Select an Investment Account
To purchase stocks, mutual funds, or other securities, you'll need an investment or brokerage account. There's a wide variety of brokerage account services to consider. In fact, your own financial institution may already be one of them. Large institutions such as Charles Schwab and USAA offer brokerage services in addition to the checking and savings accounts and other products on offer. Many other large financial institutions do the same, so check first before you scout out a new financial institution. Once you open an account, you'll be able to buy, sell, and manage your stocks and mutual funds with it, often through an app on your smartphone.
If you'd like a little more support with management of your investments, you could also consider opening a robo-advisor account. Robo-advisors use algorithms and other technology to help you automatically set and meet your investment goals. Wealthfront and Betterment are good examples of these types of accounts; they deliver automated portfolio management and investment advice without the intervention (or cost) of a human being.
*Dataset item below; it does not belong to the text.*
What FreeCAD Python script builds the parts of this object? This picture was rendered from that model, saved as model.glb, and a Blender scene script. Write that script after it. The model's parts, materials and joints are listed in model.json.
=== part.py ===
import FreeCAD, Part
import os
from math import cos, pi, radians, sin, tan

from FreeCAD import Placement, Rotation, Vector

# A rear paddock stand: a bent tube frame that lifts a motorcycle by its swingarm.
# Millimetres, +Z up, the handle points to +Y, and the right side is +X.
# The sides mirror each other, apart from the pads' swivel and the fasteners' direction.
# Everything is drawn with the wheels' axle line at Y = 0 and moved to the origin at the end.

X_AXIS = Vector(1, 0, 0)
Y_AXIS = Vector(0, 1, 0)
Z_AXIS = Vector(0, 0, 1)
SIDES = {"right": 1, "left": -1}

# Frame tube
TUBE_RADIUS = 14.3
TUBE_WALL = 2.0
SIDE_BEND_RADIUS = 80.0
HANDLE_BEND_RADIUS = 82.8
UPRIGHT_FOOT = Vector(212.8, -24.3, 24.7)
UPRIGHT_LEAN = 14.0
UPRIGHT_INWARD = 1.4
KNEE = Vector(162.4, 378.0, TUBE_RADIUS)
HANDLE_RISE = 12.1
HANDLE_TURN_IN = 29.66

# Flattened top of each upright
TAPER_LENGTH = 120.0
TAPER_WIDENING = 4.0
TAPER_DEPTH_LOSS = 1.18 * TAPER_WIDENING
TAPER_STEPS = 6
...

Robo-advisors typically ask investors a series of questions regarding things such as financial goals, budget, and risk tolerance. The algorithm-based robo-advisors then recommend a number of different investment options and asset allocation plans. Most financial institutions offer these services at relatively low fees, since the advice and support are based primarily on their automated systems and don't require actual human advisors.
Make a Plan
Once you open your brokerage or robo-advisor account, it's time to make a plan. You should first determine exactly how much money you have to allocate toward investing. The amount you decide to invest each month should take your overall budget into account, as well your long-term investment goals. When reviewing your budget, you should consider whether it's currently smart to allocate more money toward investments at the expense of other budget items.
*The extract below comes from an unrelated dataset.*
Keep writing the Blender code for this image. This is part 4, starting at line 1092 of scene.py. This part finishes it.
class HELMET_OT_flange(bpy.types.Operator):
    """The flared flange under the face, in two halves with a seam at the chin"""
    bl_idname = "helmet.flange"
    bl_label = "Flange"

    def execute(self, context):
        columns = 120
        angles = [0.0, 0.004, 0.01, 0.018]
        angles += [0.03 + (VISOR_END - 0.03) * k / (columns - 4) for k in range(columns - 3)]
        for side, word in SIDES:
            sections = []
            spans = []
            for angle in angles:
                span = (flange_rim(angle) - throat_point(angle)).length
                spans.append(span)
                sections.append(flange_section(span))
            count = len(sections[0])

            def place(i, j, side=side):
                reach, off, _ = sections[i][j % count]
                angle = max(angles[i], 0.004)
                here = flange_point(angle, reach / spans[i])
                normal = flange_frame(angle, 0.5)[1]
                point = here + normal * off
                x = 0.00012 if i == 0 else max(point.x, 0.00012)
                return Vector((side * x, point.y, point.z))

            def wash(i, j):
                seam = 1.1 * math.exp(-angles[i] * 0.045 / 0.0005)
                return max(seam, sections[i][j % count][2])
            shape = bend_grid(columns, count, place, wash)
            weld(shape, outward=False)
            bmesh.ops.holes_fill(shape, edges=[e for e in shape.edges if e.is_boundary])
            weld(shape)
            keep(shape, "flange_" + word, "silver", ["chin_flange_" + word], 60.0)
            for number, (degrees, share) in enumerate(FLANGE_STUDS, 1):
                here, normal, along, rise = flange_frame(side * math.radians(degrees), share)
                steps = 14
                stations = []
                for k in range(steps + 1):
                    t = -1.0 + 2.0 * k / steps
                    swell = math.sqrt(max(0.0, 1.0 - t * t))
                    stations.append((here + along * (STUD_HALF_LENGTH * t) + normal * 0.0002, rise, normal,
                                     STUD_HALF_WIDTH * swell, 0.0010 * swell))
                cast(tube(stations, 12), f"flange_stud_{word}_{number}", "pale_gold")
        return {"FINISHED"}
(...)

In some cases, it may make more sense to place greater priority on other financial issues before you begin a major investment program. For example, if you have extremely high credit card debt, it may be a better idea to pay off those debts first; after all, the interest expenses you're racking up each month will offset any of the gains your stock investments provide if you don't start paying off those high outstanding debts.
Finally, prior to purchasing a single share of stock, you should determine the level of risk you're willing or able to expose yourself to. A bad day on the stock market can wipe out years of savings and investments, and there are no guarantees when it comes to stocks or mutual funds. Determine how much risk you're willing to be exposed to, and then plan accordingly.
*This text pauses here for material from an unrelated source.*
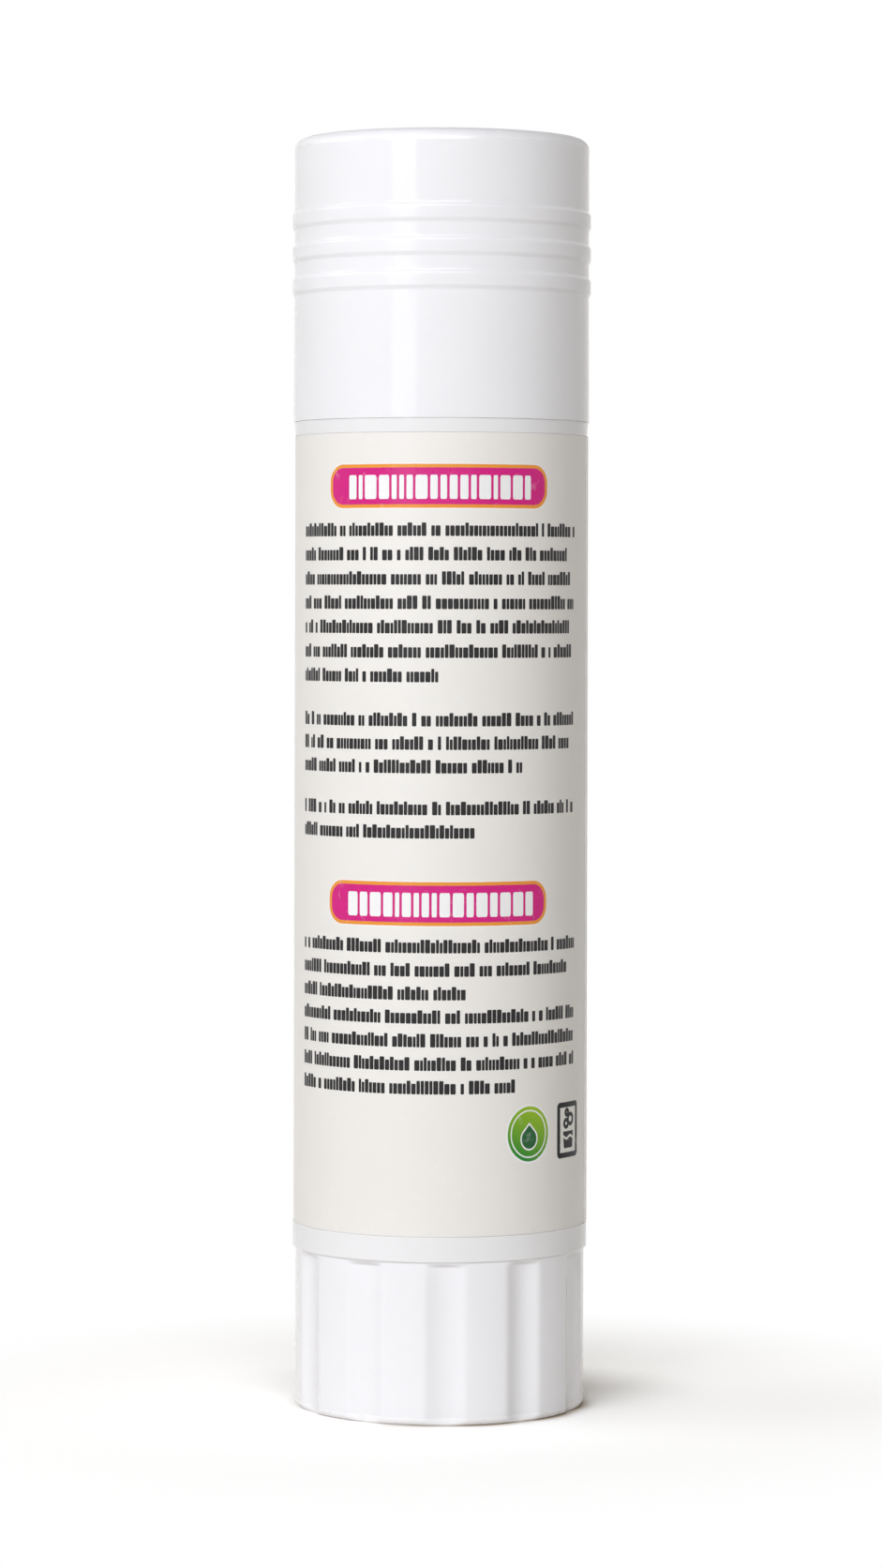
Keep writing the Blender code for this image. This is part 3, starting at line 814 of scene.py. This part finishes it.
def labelMaterial(p, ink, look):
    material, tree, shader = newMaterial("printedFilm", ink["paper"])
    point = objectPoint(tree)
    x, y, z = split(tree, point)
    across = calc(tree, "ARCTAN2", x, y * -1) * p["radius"]
    up = z / mm
    wobble = noise(tree, point, 1800.0) * p["wobble"] - p["wobble"] / 2
    tone = useGroup(tree, cloudyTone, Size=75.0, Contrast=1.4)
    colour = blendColour(tree, tone, ink["paper"], ink["paperDeep"])

    def filled(shape):
        return shape.ramp(p["soft"], -p["soft"])

    def printed(shape, newInk):
        return blendColour(tree, filled(shape), colour, newInk)

    pills = [roundBox(across - p["pillAcross"], up - height, p["pillHalfWidth"], p["pillHalfHeight"],
                      p["pillCorner"]) for height in p["pillHeights"]]
    pill = pills[0].smaller(pills[1]) + wobble
    colour = printed(pill - p["halo"], ink["white"])
    colour = printed(pill, ink["orange"])
    mottled = blendColour(tree, noise(tree, point, 500.0, 3.0), ink["magenta"], ink["magentaDeep"])
    colour = printed(pill + p["border"], mottled)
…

Once you've done your research, opened an account, and made a plan, you're ready to go! Start buying stocks or mutual funds according to the plan you've made and the research you've done. Monitor your account regularly, either online or via a smartphone app. You should also use a website or othanother service to check the status of the companies or mutual funds you've invested in, and set Google alerts so you're notified anytime one of them is in the news.
Don't Wait too Long to Start Investing
It's never too late to start investing and the sooner you start, the better off you'll be. Investing early and often allows you to take advantage of the power of compounding interest, and it helps you turn your consistent asset allocations into real wealth over time. So, consider the advice offered here, and get started with investing right away!